There’s a reference to the 1999 film The 13th Warrior in here too - a story about a 10th century Arab traveler, Ahmad ibn Fadlan, making friends with Vikings, but with elements from Beowulf thrown in for good measure. Amongst all the mythology, it is essentially a coming-of-age drama. Ineke's allusion to this film makes sense given the context, since the central themes in Eloise are who one is and where one belongs, ideas that permeate coming-of-age plots that trace the outsider status that many people feel while growing up.

Ineke provides readers with yet another reference point at the back of the book, this time in the form of a reproduction of Rembrandt’s 1655 etching Abraham's Sacrifice. This etching depicts the moment an angel is sent by God to tell Abraham that “oh, I didn’t really want you to kill your child. That was just a test! A ram will do.” This Biblical tale certainly relates to Eloise’s themes of childhood, sacrifice, and divine intervention. And, in the way in which his dense cross hatching collides with negative space and scratchy lines, Ineke’s draftsmanship also echoes the etching aesthetic.

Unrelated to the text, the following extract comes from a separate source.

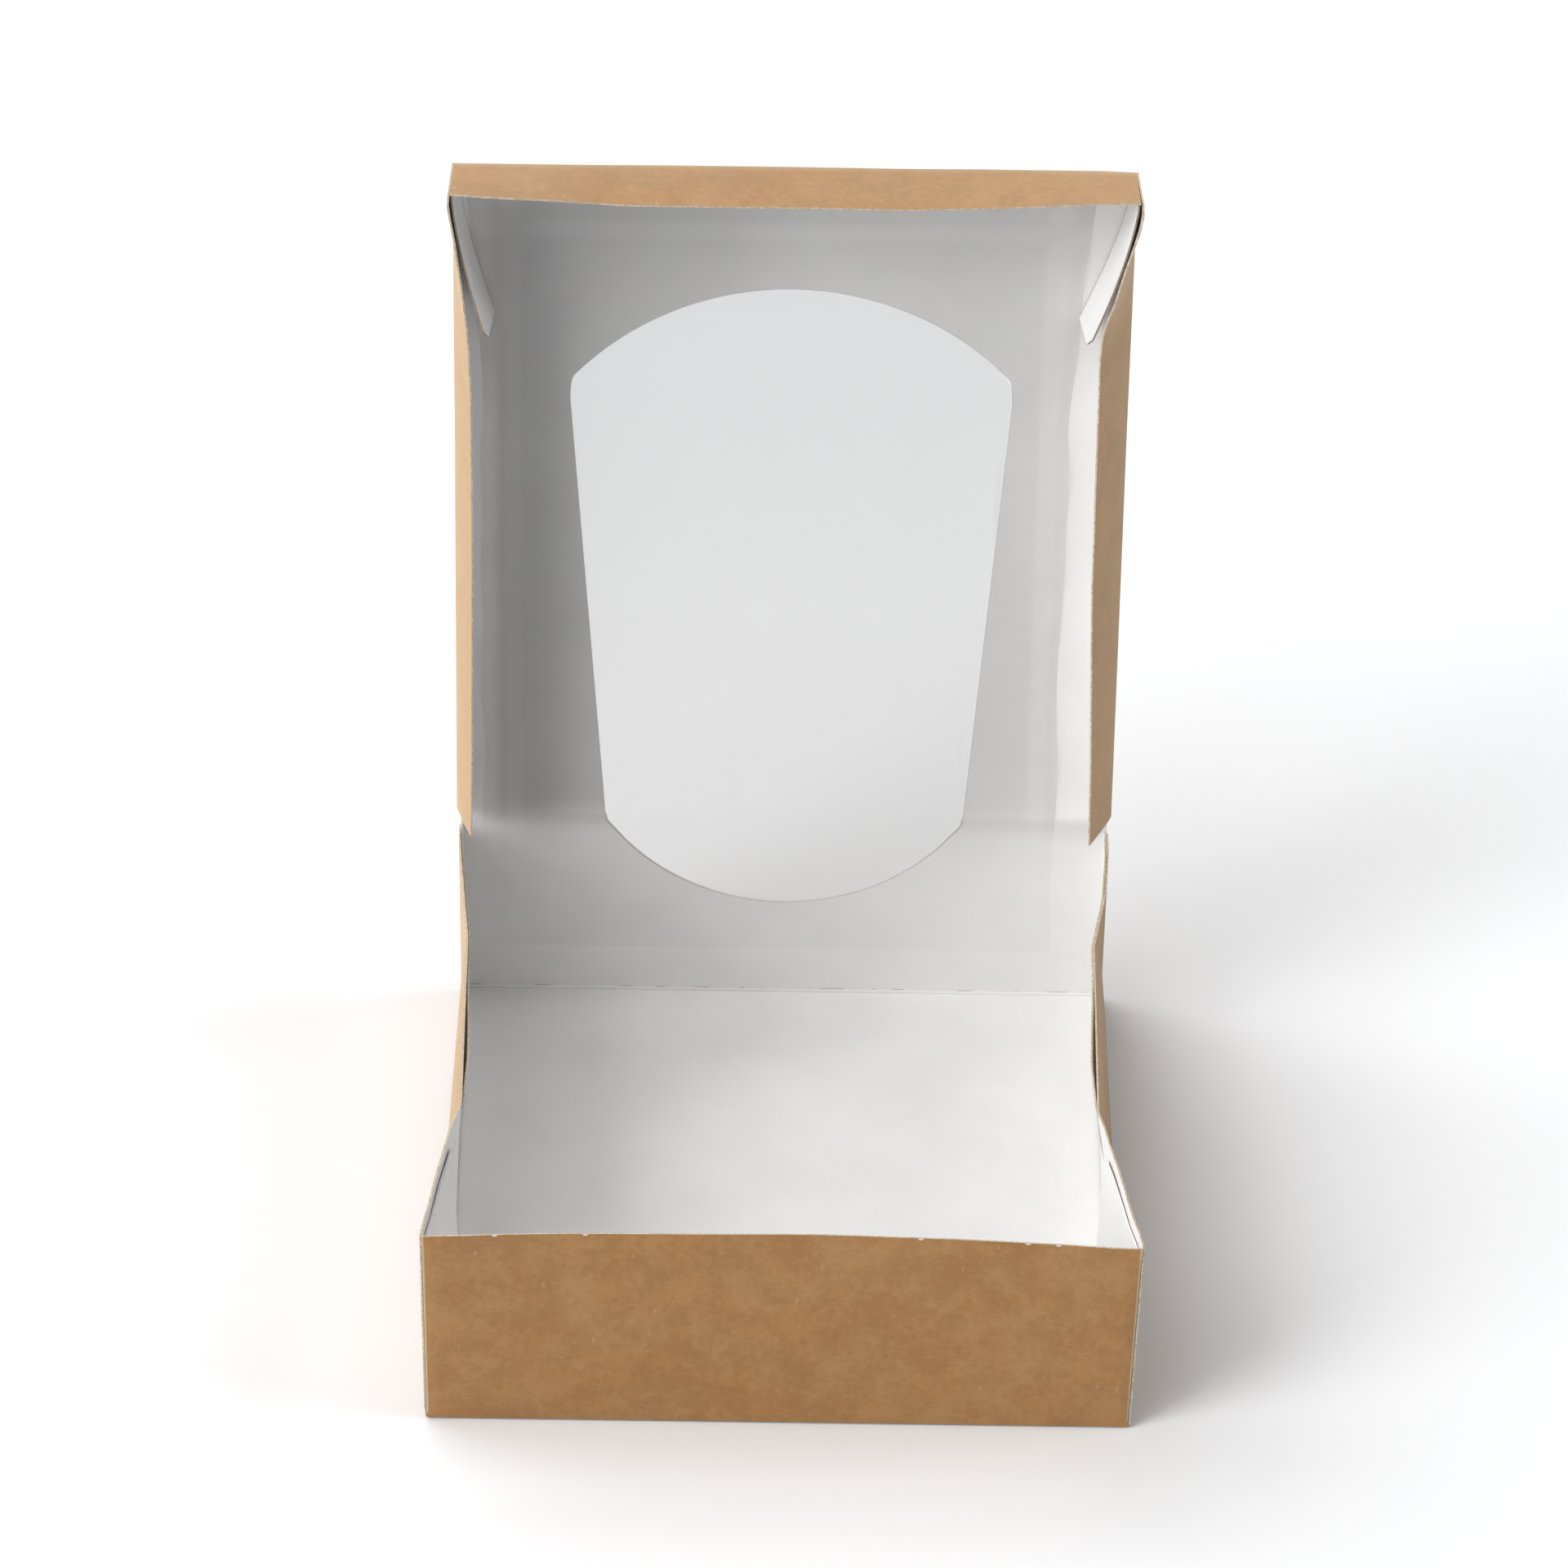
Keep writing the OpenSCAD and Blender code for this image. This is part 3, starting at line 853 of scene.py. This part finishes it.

Eloise’s poetic open-endedness—the way that things don’t quite connect, to borrow Ineke’s phraseology—is what makes it intriguing. What ensures that all this uncertainty works is that Ineke has a strange ability to imbue even the most abstract of sequences with narrative punch. And though at times it seems like he’s dedicated to making the least amount of marks on a page as possible (unless he’s coloring the whole thing black), there’s consistently an atmospheric and emotional depth to his characters and scenes. He also performs the impressive task of writing realistic dialogue, though a lot of the comic is wordless.

Eloise is an engrossing work that keeps drawing me back in - in the same way that the book’s titular character is always drawn towards the seemingly dangerous and otherworldly. Upon each return I pick up on braided details, and try to work out exactly how Rembrandt’s etching and the loose threads tie together. Ineke wrote about wanting to awaken the reader’s receptive functionality. He succeeded.